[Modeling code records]
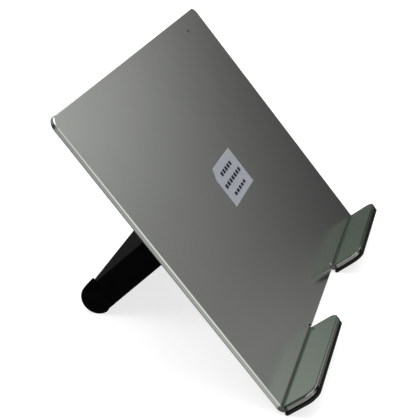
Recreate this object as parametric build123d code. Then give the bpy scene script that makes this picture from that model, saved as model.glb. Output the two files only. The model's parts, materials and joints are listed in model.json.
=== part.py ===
"""Tablet stand: a bent aluminium plate with two lips, propped up by a folding easel leg.

Every piece is first drawn in the plate's own axes, in millimetres:
  X runs along the plate's bottom edge, 0 in the middle
  Y runs up the plate, 0 at the bottom edge between the lips
  Z points out of the plate's front, 0 on the front face
The pieces of the leg are drawn with their pivot at the origin and the leg straight out along -Z,
then they droop about the pivot and move to its place behind the plate.
At the end the whole stand leans back about X until its lips and its leg stand on one floor.
In the finished frame the front looks towards -Y and +Z is up, with the origin on the floor
under the middle of the object.
"""
from build123d import *
import math
import os

# ---- plate and lips ----
PLATE_WIDTH = 200.0
PLATE_HEIGHT = 144.0
SHEET = 2.5
PLATE_CORNER = 4.5
LIP_WIDTH = 67.6
LIP_DEPTH = 15.5
LIP_CORNER = 6.0
LIP_DROP = 0.2
BEND_INSIDE = 0.8
RELIEF_WIDTH = 1.6
RELIEF_TOP = 2.4
EDGE_BREAK = 0.4
REAR_EDGE_BREAK = 0.7
PIP_RADIUS = 0.9
PIP_DEPTH = 1.2
PIP_FROM_RIGHT = 28.4
PIP_FROM_TOP = 8.3

# ---- pads on the lips ----
LINER = 0.5
LINER_INSET = 0.25
LINER_FRONT_INSET = 0.02
LINER_EDGE = 0.2
SOLE = 1.4
SOLE_INSET = 0.15
SOLE_EDGE = 0.4
HEEL_RADIUS = 0.9
HEEL_BACK = 1.1
HEEL_RISE = 0.4
HEEL_WRAP_ANGLE = 20.0

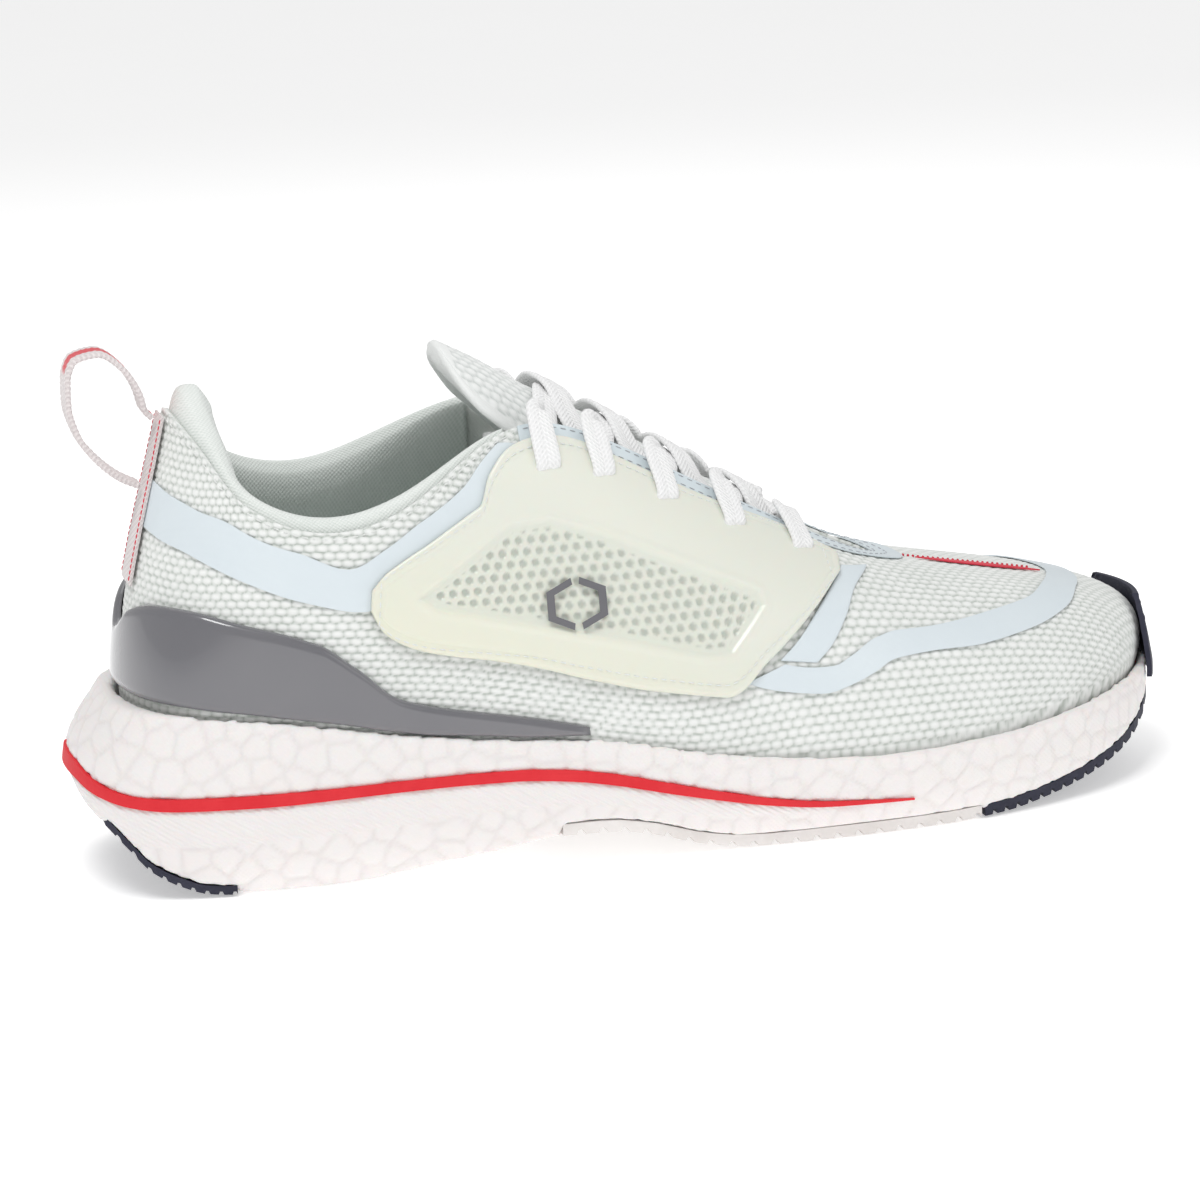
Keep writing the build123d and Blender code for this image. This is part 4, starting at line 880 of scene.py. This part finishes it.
def rounded_section(per_side, half_wide, half_thick):
    """Flat section with rounded edges, paired so that loft() can close its ends."""
    flat = half_wide - half_thick
    x = np.linspace(-1, 1, per_side) * flat
    bow = np.radians(np.linspace(90, -90, 5))
    right = np.stack([flat + half_thick * np.cos(bow), half_thick * np.sin(bow)], -1)
    top = np.stack([x, np.full_like(x, half_thick)], -1)
    bottom = np.stack([x[::-1], np.full_like(x, -half_thick)], -1)
    left = -right
    ring = np.concatenate([top[:-1], right, bottom[1:-1], left[:-1]])
    ring = np.concatenate([ring, left[-1:]]) if len(ring) % 2 else ring
    shift = np.roll(ring, 2, axis=0)
    return shift[:, 0], shift[:, 1]


# ---- pull loop ----
def make_loop():
    path = resample(LOOP_PATH, 170)
    tangent = unit(np.gradient(path, axis=0))
    normal = np.stack([tangent[:, 1], -tangent[:, 0]], -1)
    s = np.linspace(0, 1, len(path))
    half = (LOOP_ROOT_WIDTH + (LOOP_WIDTH - LOOP_ROOT_WIDTH) * smooth_step(np.minimum(s, 1 - s) / 0.16)) / 2
    wide, high = rounded_section(15, LOOP_WIDTH / 2, LOOP_THICK / 2)
    length = lengths(path)
    share = wide / (LOOP_WIDTH / 2)
    rib = 0.07 * np.sin(length * 4.6)[:, None] * (np.abs(high) > 0.4)
    x = path[:, :1] + normal[:, :1] * (high[None] + np.sign(high) * rib)
    z = path[:, 1:] + normal[:, 1:] * (high[None] + np.sign(high) * rib)
    y = half[:, None] * share[None]
    points, faces = loft(np.stack([x, y, z], -1))
    red = (np.abs(share) < 0.42)[None] * (np.sign(high) != 0)[None] + 0 * x
    stripe = red * (high > 0)[None] * smooth_step((0.5 - s) / 0.02)[:, None]
    new_piece("loop_strap", points, faces, FINISHES["loop"], "loop_body", ("pull_loop",),
              {"along": length[:, None] + 0 * x, "across": share[None] + 0 * x, "stripe": stripe})


# ---- moulded side panels ----
def polygon_inside(points, corners):
    """How far inside a polygon each point lies; negative outside."""
    x, z = points[..., 0], points[..., 1]
    nearest, inside = np.full(x.shape, 1e9), np.zeros(x.shape, bool)
    for (x0, z0), (x1, z1) in zip(corners, corners[1:] + corners[:1]):
        dx, dz = x1 - x0, z1 - z0
        t = np.clip(((x - x0) * dx + (z - z0) * dz) / (dx * dx + dz * dz), 0, 1)
        nearest = np.minimum(nearest, np.hypot(x - x0 - t * dx, z - z0 - t * dz))
        if z0 != z1:
            crosses = ((z0 > z) != (z1 > z)) & (x < x0 + (z - z0) * dx / dz)
            inside ^= crosses
    return np.where(inside, nearest, -nearest)


def hole_pattern(x, z, pitch, radius):
    """1 inside small round holes on a staggered grid."""
    best = np.full(x.shape, 9.0)
    row_high = pitch * 0.87
    row = np.round(z / row_high)
    for step in (-1, 0, 1):
        r = row + step
        offset = 0.5 * pitch * (r % 2)
        column = np.round((x - offset) / pitch)
        best = np.minimum(best, np.hypot(x - offset - column * pitch, z - r * row_high))
    return 1 - smooth_step((best - radius + 0.25) / 0.5)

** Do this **
Each line must be given again exactly as written above.

** Solution to the problem **
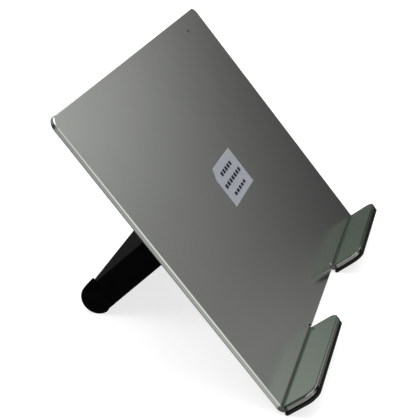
Recreate this object as parametric build123d code. Then give the bpy scene script that makes this picture from that model, saved as model.glb. Output the two files only. The model's parts, materials and joints are listed in model.json.
=== part.py ===
"""Tablet stand: a bent aluminium plate with two lips, propped up by a folding easel leg.

Every piece is first drawn in the plate's own axes, in millimetres:
  X runs along the plate's bottom edge, 0 in the middle
  Y runs up the plate, 0 at the bottom edge between the lips
  Z points out of the plate's front, 0 on the front face
The pieces of the leg are drawn with their pivot at the origin and the leg straight out along -Z,
then they droop about the pivot and move to its place behind the plate.
At the end the whole stand leans back about X until its lips and its leg stand on one floor.
In the finished frame the front looks towards -Y and +Z is up, with the origin on the floor
under the middle of the object.
"""
from build123d import *
import math
import os

# ---- plate and lips ----
PLATE_WIDTH = 200.0
PLATE_HEIGHT = 144.0
SHEET = 2.5
PLATE_CORNER = 4.5
LIP_WIDTH = 67.6
LIP_DEPTH = 15.5
LIP_CORNER = 6.0
LIP_DROP = 0.2
BEND_INSIDE = 0.8
RELIEF_WIDTH = 1.6
RELIEF_TOP = 2.4
EDGE_BREAK = 0.4
REAR_EDGE_BREAK = 0.7
PIP_RADIUS = 0.9
PIP_DEPTH = 1.2
PIP_FROM_RIGHT = 28.4
PIP_FROM_TOP = 8.3

# ---- pads on the lips ----
LINER = 0.5
LINER_INSET = 0.25
LINER_FRONT_INSET = 0.02
LINER_EDGE = 0.2
SOLE = 1.4
SOLE_INSET = 0.15
SOLE_EDGE = 0.4
HEEL_RADIUS = 0.9
HEEL_BACK = 1.1
HEEL_RISE = 0.4
HEEL_WRAP_ANGLE = 20.0

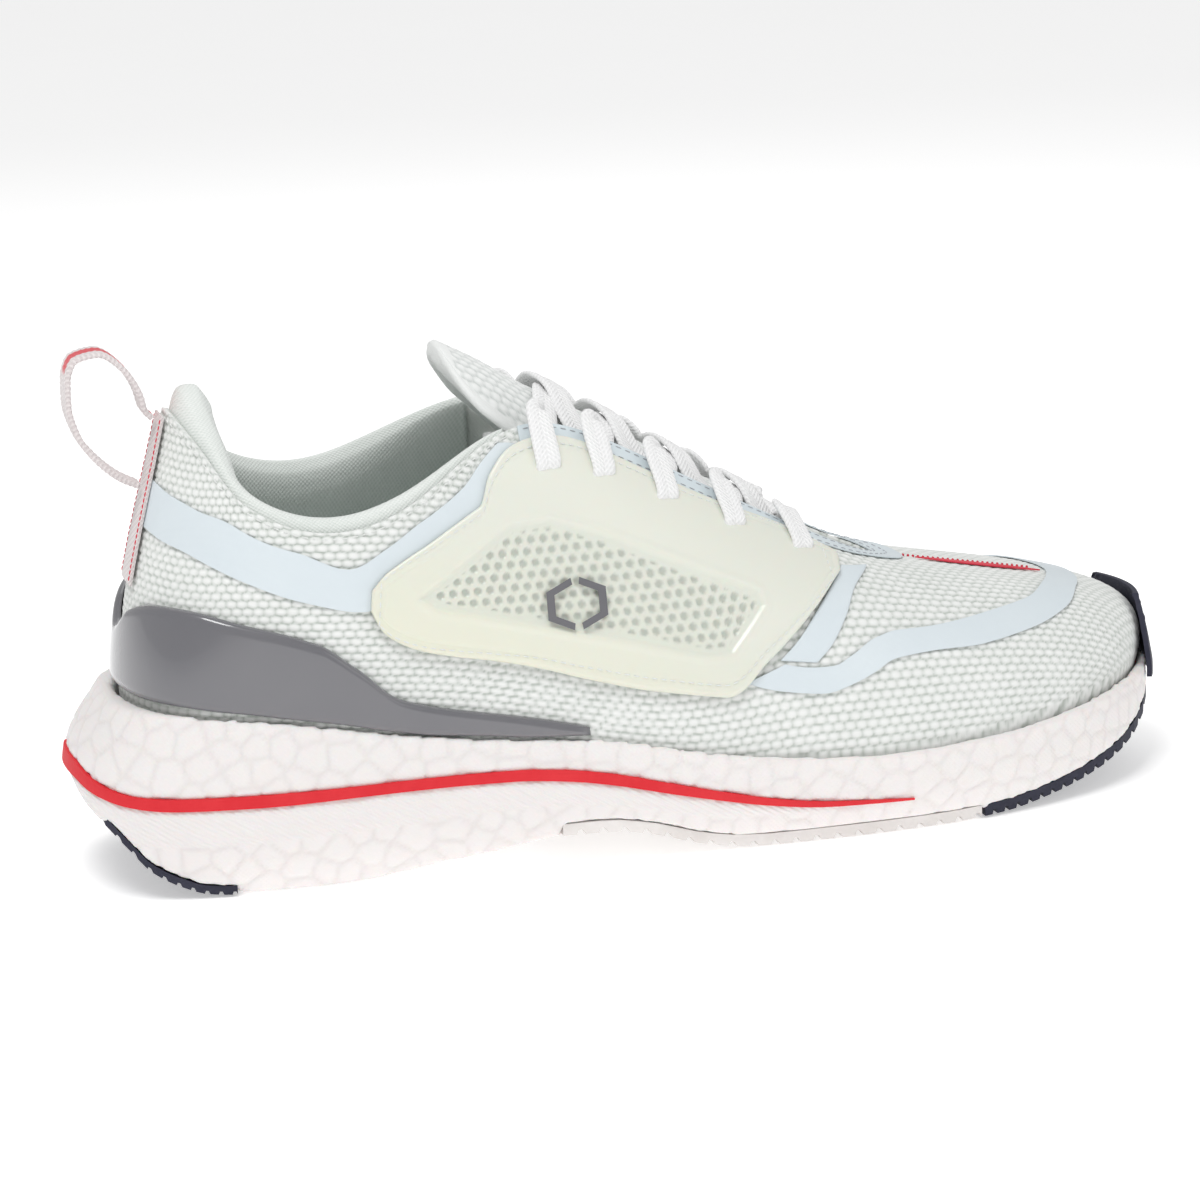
Keep writing the build123d and Blender code for this image. This is part 4, starting at line 880 of scene.py. This part finishes it.
def rounded_section(per_side, half_wide, half_thick):
    """Flat section with rounded edges, paired so that loft() can close its ends."""
    flat = half_wide - half_thick
    x = np.linspace(-1, 1, per_side) * flat
    bow = np.radians(np.linspace(90, -90, 5))
    right = np.stack([flat + half_thick * np.cos(bow), half_thick * np.sin(bow)], -1)
    top = np.stack([x, np.full_like(x, half_thick)], -1)
    bottom = np.stack([x[::-1], np.full_like(x, -half_thick)], -1)
    left = -right
    ring = np.concatenate([top[:-1], right, bottom[1:-1], left[:-1]])
    ring = np.concatenate([ring, left[-1:]]) if len(ring) % 2 else ring
    shift = np.roll(ring, 2, axis=0)
    return shift[:, 0], shift[:, 1]


# ---- pull loop ----
def make_loop():
    path = resample(LOOP_PATH, 170)
    tangent = unit(np.gradient(path, axis=0))
    normal = np.stack([tangent[:, 1], -tangent[:, 0]], -1)
    s = np.linspace(0, 1, len(path))
    half = (LOOP_ROOT_WIDTH + (LOOP_WIDTH - LOOP_ROOT_WIDTH) * smooth_step(np.minimum(s, 1 - s) / 0.16)) / 2
    wide, high = rounded_section(15, LOOP_WIDTH / 2, LOOP_THICK / 2)
    length = lengths(path)
    share = wide / (LOOP_WIDTH / 2)
    rib = 0.07 * np.sin(length * 4.6)[:, None] * (np.abs(high) > 0.4)
    x = path[:, :1] + normal[:, :1] * (high[None] + np.sign(high) * rib)
    z = path[:, 1:] + normal[:, 1:] * (high[None] + np.sign(high) * rib)
    y = half[:, None] * share[None]
    points, faces = loft(np.stack([x, y, z], -1))
    red = (np.abs(share) < 0.42)[None] * (np.sign(high) != 0)[None] + 0 * x
    stripe = red * (high > 0)[None] * smooth_step((0.5 - s) / 0.02)[:, None]
    new_piece("loop_strap", points, faces, FINISHES["loop"], "loop_body", ("pull_loop",),
              {"along": length[:, None] + 0 * x, "across": share[None] + 0 * x, "stripe": stripe})


# ---- moulded side panels ----
def polygon_inside(points, corners):
    """How far inside a polygon each point lies; negative outside."""
    x, z = points[..., 0], points[..., 1]
    nearest, inside = np.full(x.shape, 1e9), np.zeros(x.shape, bool)
    for (x0, z0), (x1, z1) in zip(corners, corners[1:] + corners[:1]):
        dx, dz = x1 - x0, z1 - z0
        t = np.clip(((x - x0) * dx + (z - z0) * dz) / (dx * dx + dz * dz), 0, 1)
        nearest = np.minimum(nearest, np.hypot(x - x0 - t * dx, z - z0 - t * dz))
        if z0 != z1:
            crosses = ((z0 > z) != (z1 > z)) & (x < x0 + (z - z0) * dx / dz)
            inside ^= crosses
    return np.where(inside, nearest, -nearest)


def hole_pattern(x, z, pitch, radius):
    """1 inside small round holes on a staggered grid."""
    best = np.full(x.shape, 9.0)
    row_high = pitch * 0.87
    row = np.round(z / row_high)
    for step in (-1, 0, 1):
        r = row + step
        offset = 0.5 * pitch * (r % 2)
        column = np.round((x - offset) / pitch)
        best = np.minimum(best, np.hypot(x - offset - column * pitch, z - r * row_high))
    return 1 - smooth_step((best - radius + 0.25) / 0.5)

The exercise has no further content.